**Task details:**
Copy out every line exactly as given.
--
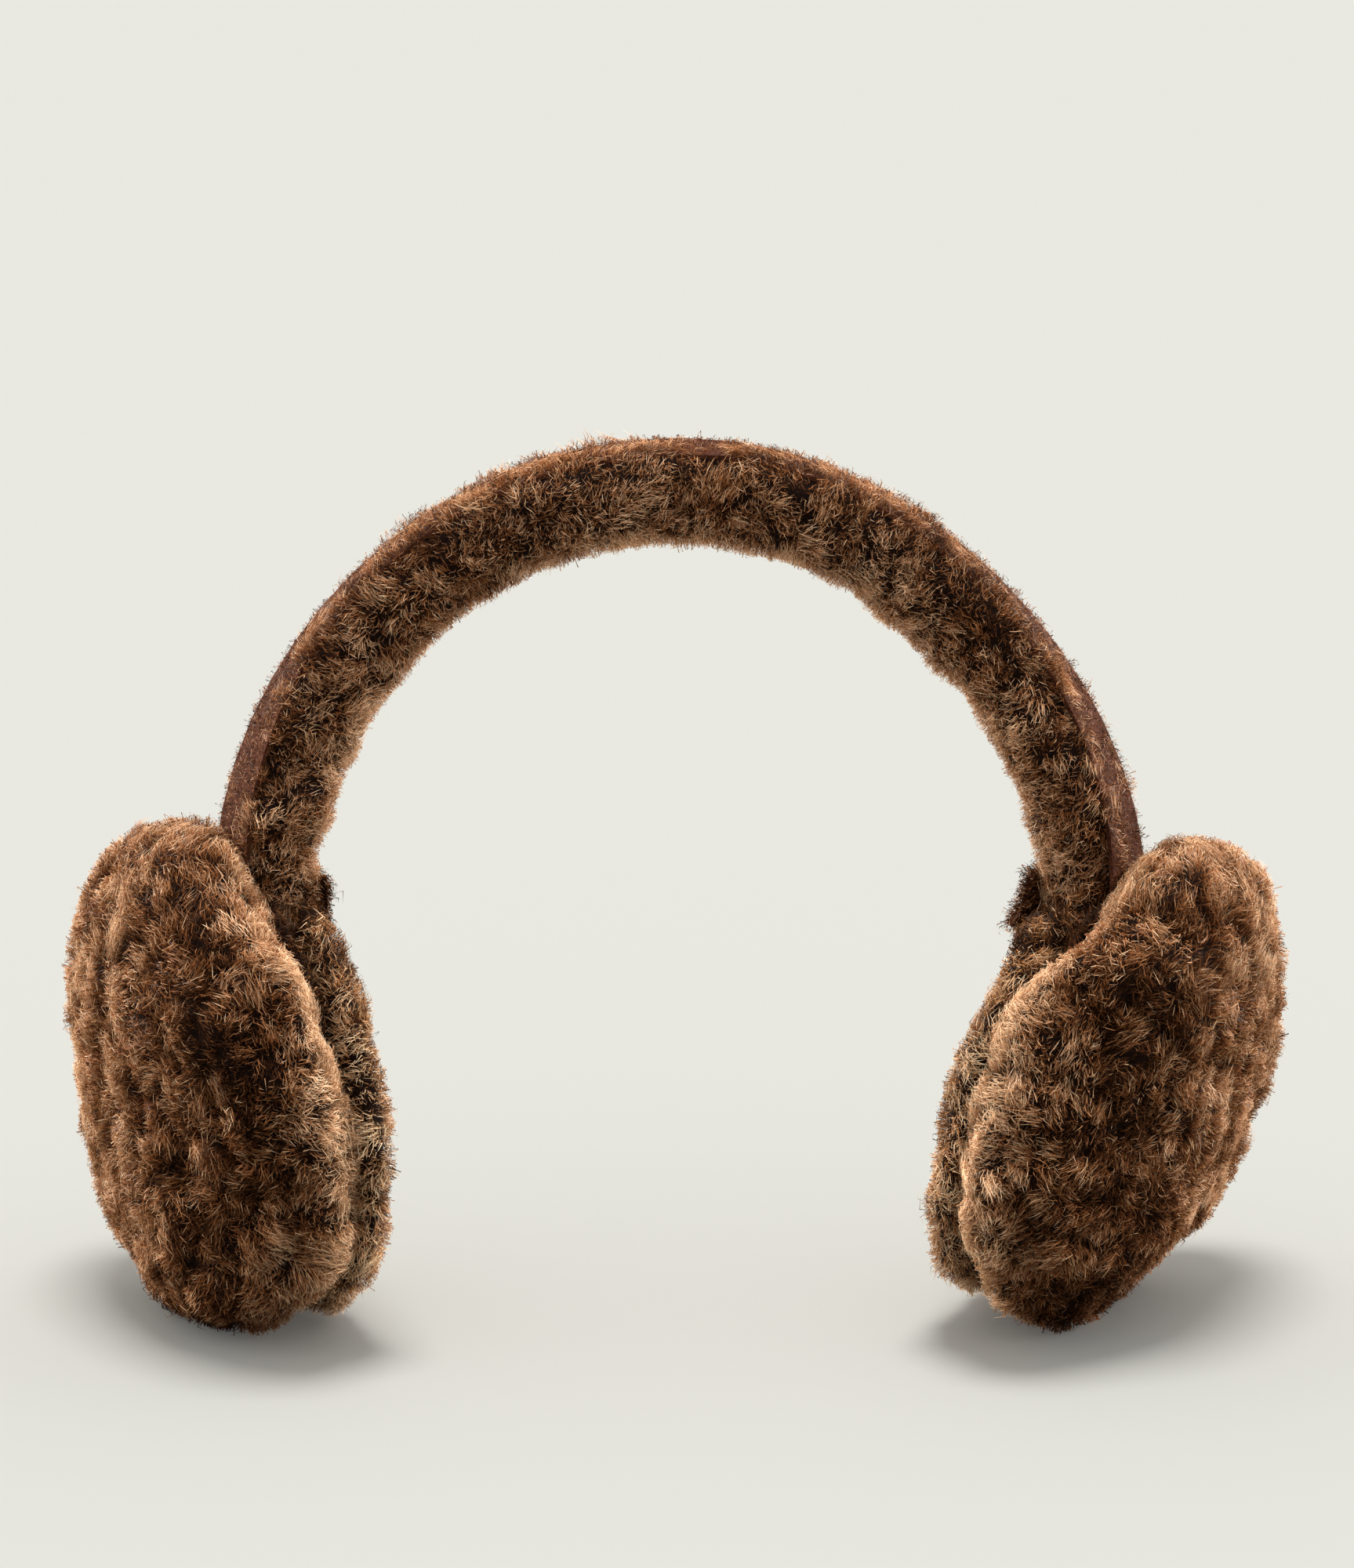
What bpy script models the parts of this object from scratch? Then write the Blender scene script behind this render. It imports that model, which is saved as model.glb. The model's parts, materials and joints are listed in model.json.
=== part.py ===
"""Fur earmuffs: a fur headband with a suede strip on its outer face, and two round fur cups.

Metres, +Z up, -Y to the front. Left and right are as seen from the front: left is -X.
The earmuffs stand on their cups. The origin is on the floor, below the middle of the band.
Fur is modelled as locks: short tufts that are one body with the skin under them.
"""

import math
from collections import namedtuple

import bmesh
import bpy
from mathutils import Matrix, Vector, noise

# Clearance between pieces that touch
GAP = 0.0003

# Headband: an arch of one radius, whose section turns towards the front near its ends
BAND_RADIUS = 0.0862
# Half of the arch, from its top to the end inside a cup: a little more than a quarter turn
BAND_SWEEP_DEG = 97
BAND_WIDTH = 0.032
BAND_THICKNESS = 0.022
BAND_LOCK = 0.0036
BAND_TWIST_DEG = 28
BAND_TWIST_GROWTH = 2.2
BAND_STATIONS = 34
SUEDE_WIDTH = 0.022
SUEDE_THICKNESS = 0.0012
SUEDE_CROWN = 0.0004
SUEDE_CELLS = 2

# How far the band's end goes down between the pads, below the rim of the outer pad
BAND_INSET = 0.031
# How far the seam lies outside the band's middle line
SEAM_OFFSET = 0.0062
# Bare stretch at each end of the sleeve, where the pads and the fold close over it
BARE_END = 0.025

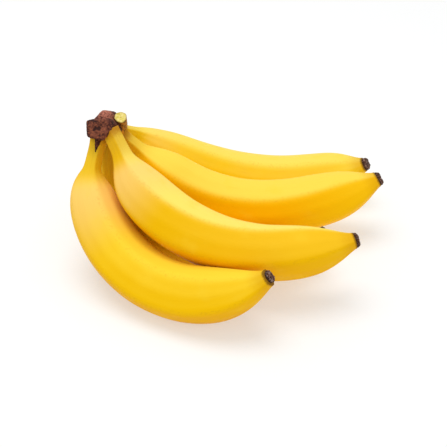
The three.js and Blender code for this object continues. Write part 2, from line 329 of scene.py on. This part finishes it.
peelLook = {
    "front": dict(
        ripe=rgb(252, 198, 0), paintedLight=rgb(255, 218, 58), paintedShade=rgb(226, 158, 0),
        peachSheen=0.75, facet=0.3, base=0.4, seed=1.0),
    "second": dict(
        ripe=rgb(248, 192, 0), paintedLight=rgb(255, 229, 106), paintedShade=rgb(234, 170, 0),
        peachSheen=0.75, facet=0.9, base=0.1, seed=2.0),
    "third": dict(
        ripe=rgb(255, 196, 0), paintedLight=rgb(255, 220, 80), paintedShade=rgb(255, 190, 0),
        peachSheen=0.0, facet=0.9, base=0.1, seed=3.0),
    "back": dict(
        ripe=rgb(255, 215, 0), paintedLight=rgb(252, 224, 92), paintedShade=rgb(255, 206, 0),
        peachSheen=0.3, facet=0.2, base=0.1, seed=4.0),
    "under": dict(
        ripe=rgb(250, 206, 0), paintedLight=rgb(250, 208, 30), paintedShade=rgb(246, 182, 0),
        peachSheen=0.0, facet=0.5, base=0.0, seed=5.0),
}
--
**Solution to this problem:**
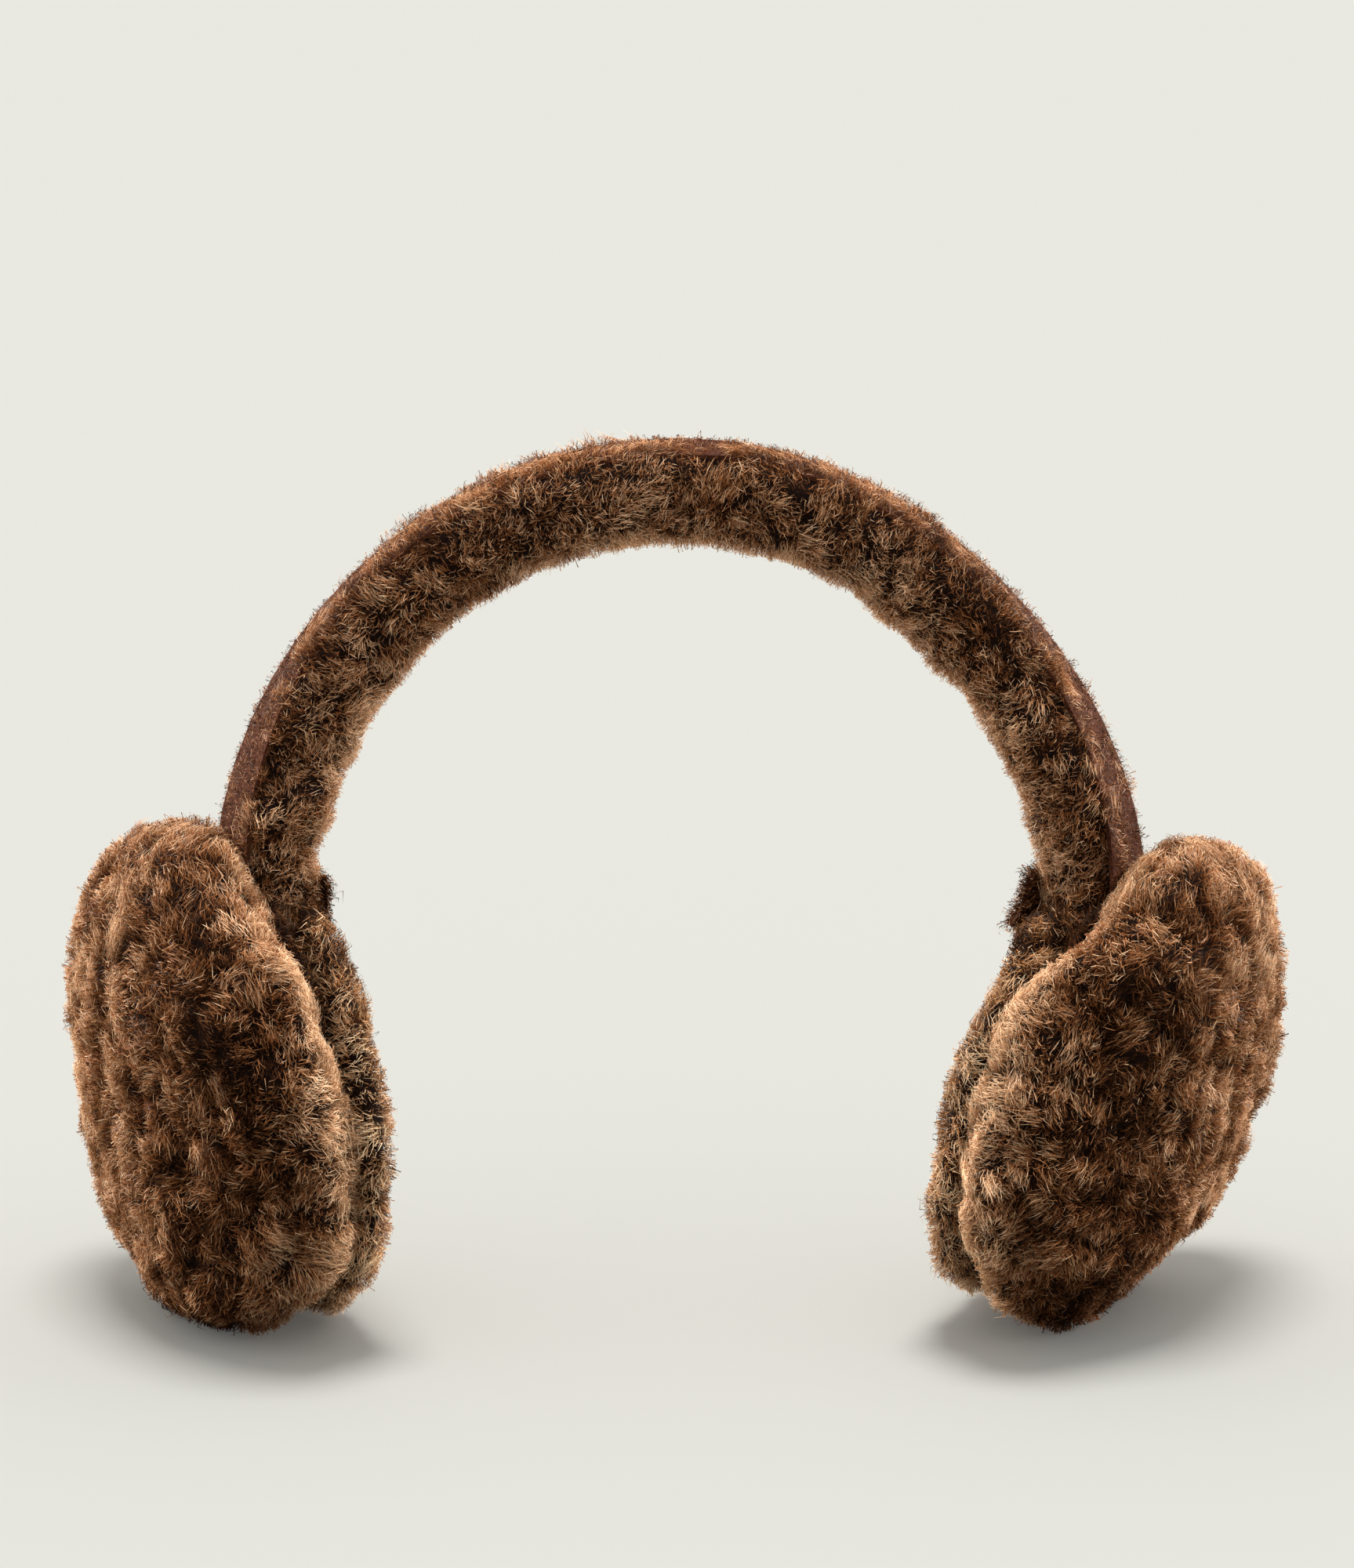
What bpy script models the parts of this object from scratch? Then write the Blender scene script behind this render. It imports that model, which is saved as model.glb. The model's parts, materials and joints are listed in model.json.
=== part.py ===
"""Fur earmuffs: a fur headband with a suede strip on its outer face, and two round fur cups.

Metres, +Z up, -Y to the front. Left and right are as seen from the front: left is -X.
The earmuffs stand on their cups. The origin is on the floor, below the middle of the band.
Fur is modelled as locks: short tufts that are one body with the skin under them.
"""

import math
from collections import namedtuple

import bmesh
import bpy
from mathutils import Matrix, Vector, noise

# Clearance between pieces that touch
GAP = 0.0003

# Headband: an arch of one radius, whose section turns towards the front near its ends
BAND_RADIUS = 0.0862
# Half of the arch, from its top to the end inside a cup: a little more than a quarter turn
BAND_SWEEP_DEG = 97
BAND_WIDTH = 0.032
BAND_THICKNESS = 0.022
BAND_LOCK = 0.0036
BAND_TWIST_DEG = 28
BAND_TWIST_GROWTH = 2.2
BAND_STATIONS = 34
SUEDE_WIDTH = 0.022
SUEDE_THICKNESS = 0.0012
SUEDE_CROWN = 0.0004
SUEDE_CELLS = 2

# How far the band's end goes down between the pads, below the rim of the outer pad
BAND_INSET = 0.031
# How far the seam lies outside the band's middle line
SEAM_OFFSET = 0.0062
# Bare stretch at each end of the sleeve, where the pads and the fold close over it
BARE_END = 0.025

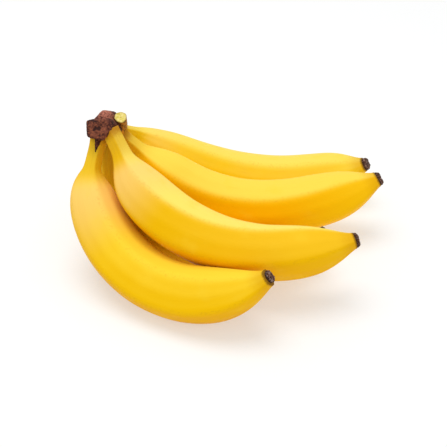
The three.js and Blender code for this object continues. Write part 2, from line 329 of scene.py on. This part finishes it.
peelLook = {
    "front": dict(
        ripe=rgb(252, 198, 0), paintedLight=rgb(255, 218, 58), paintedShade=rgb(226, 158, 0),
        peachSheen=0.75, facet=0.3, base=0.4, seed=1.0),
    "second": dict(
        ripe=rgb(248, 192, 0), paintedLight=rgb(255, 229, 106), paintedShade=rgb(234, 170, 0),
        peachSheen=0.75, facet=0.9, base=0.1, seed=2.0),
    "third": dict(
        ripe=rgb(255, 196, 0), paintedLight=rgb(255, 220, 80), paintedShade=rgb(255, 190, 0),
        peachSheen=0.0, facet=0.9, base=0.1, seed=3.0),
    "back": dict(
        ripe=rgb(255, 215, 0), paintedLight=rgb(252, 224, 92), paintedShade=rgb(255, 206, 0),
        peachSheen=0.3, facet=0.2, base=0.1, seed=4.0),
    "under": dict(
        ripe=rgb(250, 206, 0), paintedLight=rgb(250, 208, 30), paintedShade=rgb(246, 182, 0),
        peachSheen=0.0, facet=0.5, base=0.0, seed=5.0),
}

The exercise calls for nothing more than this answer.